I received my B.A. in English from Virginia Tech in 1975 and my M.A. from the Johns Hopkins University Writing Seminars in 1977. After receiving my Master’s degree, I moved to Washington, D.C., where I worked as a Copyright Examiner at the Library of Congress, and, more importantly, met Stephanie Tames, a writer and editor for McGraw-Hill. On our first date we went to a poetry reading at Second Story Books on Dupont Circle. The reading was so-so, but the date was a success. For our second date, we went to a Tom Waits concert on Halloween night. Both the concert and the date were excellent. We married in 1980 and remain married to this day (an achievement even greater than my auspicious birth).
In the early 1980's I published a number of poems in journals as well as a chapbook, On Call (Moonsquilt Press, 1983), and a full-length collection, The Light Bringers (Washington Writers Publishing House, 1984).
In 1984, Stephanie and I gave up our comfortable life and secure jobs in D.C., and moved to Blacksburg, VA, where I began my first full time teaching position, a five-year, non-tenure track, low paying instructorship in English at my alma mater, Virginia Tech. Most of our family and friends thought it was madness. And it was. But I wanted to teach as well as write, and Stephanie was supportive (and she was able to work long-distance for McGraw-Hill). Luckily, it worked out well.
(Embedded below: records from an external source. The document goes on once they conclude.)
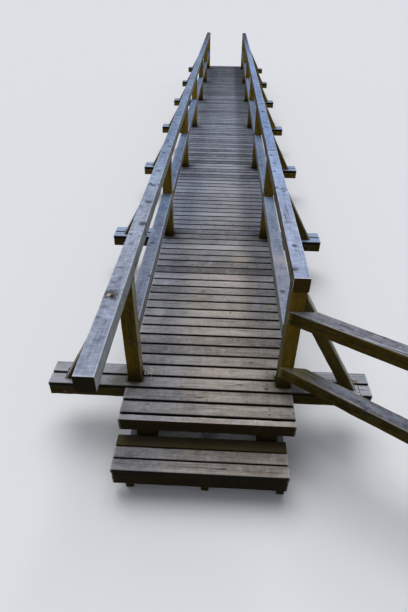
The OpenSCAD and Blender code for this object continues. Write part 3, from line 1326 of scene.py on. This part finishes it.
def lay_floor():
    """A pale floor that the camera sees, which throws less light back at the bridge."""
    clear_selection()
    bpy.ops.mesh.primitive_plane_add(size=FLOOR_SIZE, location=FLOOR_MIDDLE)
    floor = just_added()
    floor.name = "floor"
    material = bpy.data.materials.new("pale_floor")
    material.use_nodes = True
    plain = Nodes(material.node_tree)
    path = plain.node("LightPath").outputs
    seen = plain.math("MAXIMUM", path["Is Camera Ray"], path["Is Glossy Ray"])
    kept = plain.node("BsdfDiffuse", {"Color": paint(*LIT_FLOOR)}).outputs[0]
    shown = plain.node("BsdfDiffuse", {"Color": paint(*SEEN_FLOOR)}).outputs[0]
    both = plain.node("MixShader", {0: seen, 1: kept, 2: shown}).outputs[0]
    plain.feed(plain.tree.nodes["Material Output"].inputs["Surface"], both)
    plain.tree.nodes.remove(plain.tree.nodes["Principled BSDF"])
    floor.data.materials.append(material)


def light_bridge():
    """Soft light from high above the far side, and a faint even one all round."""
    world = bpy.data.worlds.new("studio")
    bpy.context.scene.world = world
    world.use_nodes = True
    sky = Nodes(world.node_tree)
    even = sky.tree.nodes["Background"]
    sky.feed(even.inputs["Color"], paint(*EVEN_LIGHT))
    sky.feed(even.inputs["Strength"], EVEN_STRENGTH)
    seen = sky.node("Background", {"Color": paint(*SEEN_BACKGROUND)})
    camera_ray = sky.node("LightPath").outputs["Is Camera Ray"]
    both = sky.node("MixShader", {0: camera_ray, 1: even.outputs[0], 2: seen.outputs[0]})
    sky.feed(sky.tree.nodes["World Output"].inputs["Surface"], both.outputs[0])
    lamp = bpy.data.lights.new("overhead", "SUN")
    lamp.energy = SUN_STRENGTH
    lamp.angle = math.radians(SUN_SPREAD)
    overhead = put_in_scene(bpy.data.objects.new("overhead", lamp))
    overhead.rotation_euler = Vector(SUN_DIRECTION).to_track_quat("Z", "Y").to_euler()


def place_camera():
    """The camera of the photograph, as a pinhole fitted to the bridge."""
    turn = rotation(-CAMERA_YAW, "Z") @ rotation(90 + CAMERA_PITCH, "X")
    turn = turn @ rotation(CAMERA_ROLL, "Z")
    data = bpy.data.cameras.new("camera")
    data.sensor_fit = "VERTICAL"
    data.sensor_height = SENSOR_MM
    data.lens = FOCAL_LENGTH_PX / PHOTO_HEIGHT_PX * SENSOR_MM
    data.clip_end = SIGHT_END
    camera = put_in_scene(bpy.data.objects.new("camera", data))
    camera.matrix_world = Matrix.Translation(CAMERA_PLACE) @ turn
    bpy.context.scene.camera = camera


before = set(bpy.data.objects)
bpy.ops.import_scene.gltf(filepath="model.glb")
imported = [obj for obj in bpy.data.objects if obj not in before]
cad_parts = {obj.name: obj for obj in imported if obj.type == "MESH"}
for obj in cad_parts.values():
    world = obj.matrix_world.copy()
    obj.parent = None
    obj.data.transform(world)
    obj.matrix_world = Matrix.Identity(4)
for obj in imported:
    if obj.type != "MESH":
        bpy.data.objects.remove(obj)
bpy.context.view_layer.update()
bpy.context.scene.view_settings.view_transform = "Standard"
place_camera()
light_bridge()
lay_floor()

bays = sum(name.startswith("deck_bay_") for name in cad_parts)
frame_numbers = range(1, bays + 2)
deck_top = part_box("deck_bay_1")[1].z
deck_nodes = ["deck_end_near", *[f"deck_bay_{n}" for n in range(1, bays + 1)], "deck_end_far"]
finishes = {
    **{finish: weathered_timber(*parts) for finish, parts in TIMBER_FINISHES.items()},
    **{finish: dull_steel(*parts) for finish, parts in STEEL_FINISHES.items()},
}
clouds = {
    "broad": cloud("broad_waves", 0.45),
    "fine": cloud("fine_waves", 0.06, depth=3),
    "chips": cloud("edge_chips", 0.035, contrast=2.0),
}

for side in ("left", "right"):
    rails = f"{side}_mid_rails"
    dress_main_beam(side)
    dress(f"handrail_{side}", f"{side}_handrail", "rail_timber", look=f"{side}_handrail")
    dress(f"midrail_{side}", rails, "rail_timber", wear=MID_RAIL_WEAR, look=rails)
for end in ("near", "far"):
    dress(f"sill_{end}", f"{end}_sill", "beam_timber")
    dress(f"trimmer_{end}", f"{end}_trimmer", "frame_timber", look="trimmer")
for number in frame_numbers:
    posts = f"posts_{number}"
    braces = f"braces_{number}"
    tones = FIRST_POST_TONES if number == 1 else None
    dress(f"transoms_{number}", f"transom_pair_{number}", "frame_timber")
    dress(posts, f"post_pair_{number}", "frame_timber", look="posts", tones=tones)
    dress(braces, f"brace_pair_{number}", "frame_timber", BRACE_SHAPE, look="braces")
dress_deck("deck_end_near", "near_deck_boards")
for number in range(1, bays + 1):
    dress_deck(f"deck_bay_{number}", f"deck_boards_{number}", number)
dress_deck("deck_end_far", "far_deck_boards", bays + 1)
dress("step_treads", "step_boards", "deck_board", BOARD_SHAPE, BOARD_WEAR, "treads", TREAD_TONES)
dress("step_riser", "riser_board", "frame_timber", BOARD_SHAPE, look="trimmer")
dress("step_bearers", "step_bearer_set", "beam_timber", BOARD_SHAPE)
dress("wing_rail_top", "top_wing_rail", "rail_timber", look="wing")
dress("wing_rail_mid", "mid_wing_rail", "rail_timber", look="wing_mid")
dress("wing_post", "wing_end_post", "frame_timber")

nail_boards()
bolt = model_bolt()
for number in frame_numbers:
    bolt_frame(bolt, number)
bpy.data.objects.remove(bolt)
for master in masters.values():
    bpy.data.objects.remove(master)
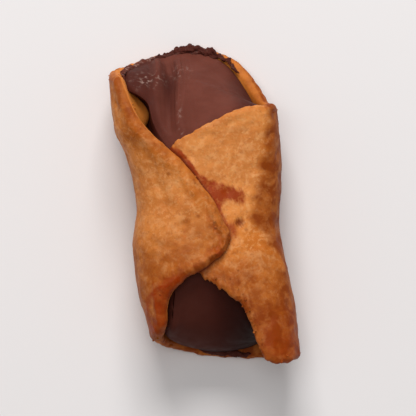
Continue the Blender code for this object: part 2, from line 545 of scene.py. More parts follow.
@dataclass(frozen=True)
class CreamFinish:
    """Set cocoa cream: soft uneven gloss, with painted shade and deeper painted shade in its colour."""

    warm: Colour = (0.140, 0.040, 0.027)
    deep: Colour = (0.095, 0.025, 0.016)
    shaded: Colour = (0.051, 0.0115, 0.0080)
    gloomy: Colour = (0.010, 0.003, 0.002)
    bloom: Colour = (0.36, 0.24, 0.20)
    roughness: tuple[float, float] = (0.45, 0.68)
    bump: float = 0.12
    bump_depth: float = 0.15

    def material(self, effects: SharedEffects) -> Material:
        """Builds the material from the cream's own attributes and the shared effects.

        Args:
            effects: The shader groups.

        Returns:
            The material.
        """
        skin = SkinTree("cocoa_cream", effects)
        colour = skin.mix(skin.share(skin.blotch(5.0, 0.35, 0.65), 0.45), self.warm, self.deep)
        colour = skin.mix(skin.named("shade"), colour, self.shaded)
        # Deeper painted shade on the lower end's right side and underneath near the floor.
        colour = skin.mix(skin.named("gloom"), colour, self.gloomy)
        dusty = skin.math("MULTIPLY", skin.named("bloom"), skin.blotch(1.3, 0.52, 0.66))
        inputs = skin.shader.inputs
        skin.feed(inputs["Base Color"], skin.mix(dusty, colour, self.bloom))

        gloss = skin.spread(skin.blotch(3.5, 0.3, 0.7), 0.0, 1.0, *self.roughness)
        skin.feed(inputs["Roughness"], skin.math("ADD", gloss, skin.share(dusty, 0.3)))
        skin.roughen(0.9, 1.2, self.bump, self.bump_depth)
        inputs["Specular IOR Level"].default_value = 0.03
        inputs["Subsurface Weight"].default_value = 0.08
        inputs["Subsurface Scale"].default_value = 1.5 * MM
        return skin.material


@dataclass(frozen=True)
class Relief:
    """How rough a surface is: the size across and the height of each of its layers, in mm."""

    lump_size: float
    lump_height: float
    blister_size: float
    blister_height: float
    grain_size: float
    grain_height: float
    seed: float


def socket_name(field_name: str) -> str:
    """The name that a tree's socket has for one of Relief's fields."""
    return field_name.replace("_", " ").title()


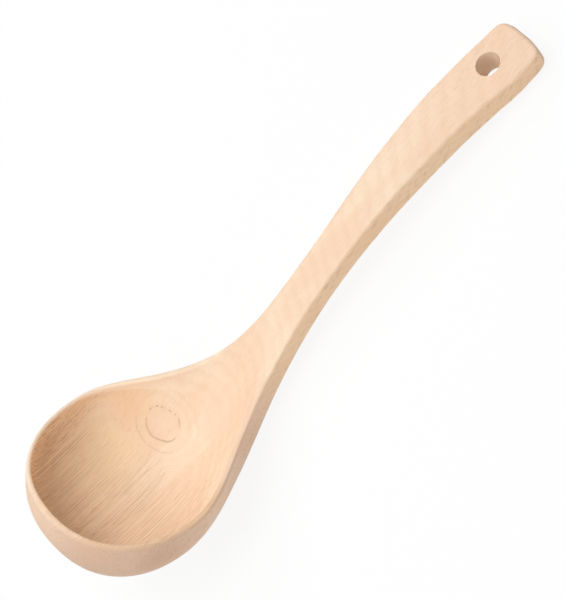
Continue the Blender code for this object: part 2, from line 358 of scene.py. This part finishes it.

During this period, my poems continued to appear steadily in journals, including appearances in Poetry, The Missouri Review, Western Humanities Review, California Quarterly, and others. In 1985 and 1988, I was a finalist for the Virginia Prize in Poetry, and in 1987 and 1988 I was awarded a Residency Fellowship to the Virginia Center for the Arts.
Our son Ben was born in 1986, daughter Claire in1988. Also in 1988, I won the Virginia Tech English Department’s Teaching Excellence Award.
I began a tenure-track teaching position in 1989 as an assistant professor of creative writing and literature at Georgia Southern University in Statesboro. Two years later, The Interpretation of Waking Life was selected by Reed Whittemore as the winner of the first Arkansas Poetry Award competition.
At Georgia Southern, I was instrumental in expanding the creative writing curriculum from a single course in 1989 to a concentration in the Writing and Linguistics major with a wide variety of courses and faculty in poetry, fiction, and creative nonfiction. I was awarded tenure in 1996, promoted to associate professor in 1997, and to full professor in 2005. In 2009, I received the highest honor bestowed by the College of Liberal Arts and Social Sciences, The Ruffin Cup, for sustained excellence in teaching, publishing, and service.
I continued to publish in journals such as The Southern Review, The Sun, The Oxford American, Poetry, The Christian Science Monitor and many others. My poems also appeared online at Poetry Daily and Verse Daily, and in a variety of anthologies, including A New Geography of Poets (U of Arkansas P, 1992), I Feel A Little Jumpy Around You (Simon and Schuster, 1996), Georgia Voices 3 (U of Georgia P, 2000), Strongly Spent: Fifty Years of Poetry from Shenandoah (Washington & Lee UP, 2003), The Best of the Bellevue Literary Review (Bellevue Literary Press, 2008), The Southern Poetry Anthology (Texas Review Press, 2012), Stone, River, Sky: An Anthology of Georgia Poems (Negative Capability Press, 2015), and Short Flights (Schaffner Press, 2015).
In 2004, Terrestrials won the X.J. Kennedy Poetry Prize, chosen by final judge Maxine Kumin. The publication of Terrestrials (Texas Review Press) led to being named Georgia Author of the Year in Poetry for 2005. My chapbook, The Twins, won the 2009 Split Oak Press (Ithaca, NY) chapbook contest, and my full-length collection, Some Wonder, was published in 2015 as the winner of the Gival Press Poetry Award, selected by Seth Brady Tucker.
In May, 2015, I retired, professor emeritus, from Georgia Southern. A month later, Stephanie and I moved to the vibrant, beautiful mountain city of Asheville, North Carolina, where I write, hike, garden, and teach privately and in The Great Smokies Writing Program at the University of North Carolina—Asheville.
My new collection, Horse Not Zebra, was published in April, 2022, by a small poetry press I have long admired, Terrapin Books.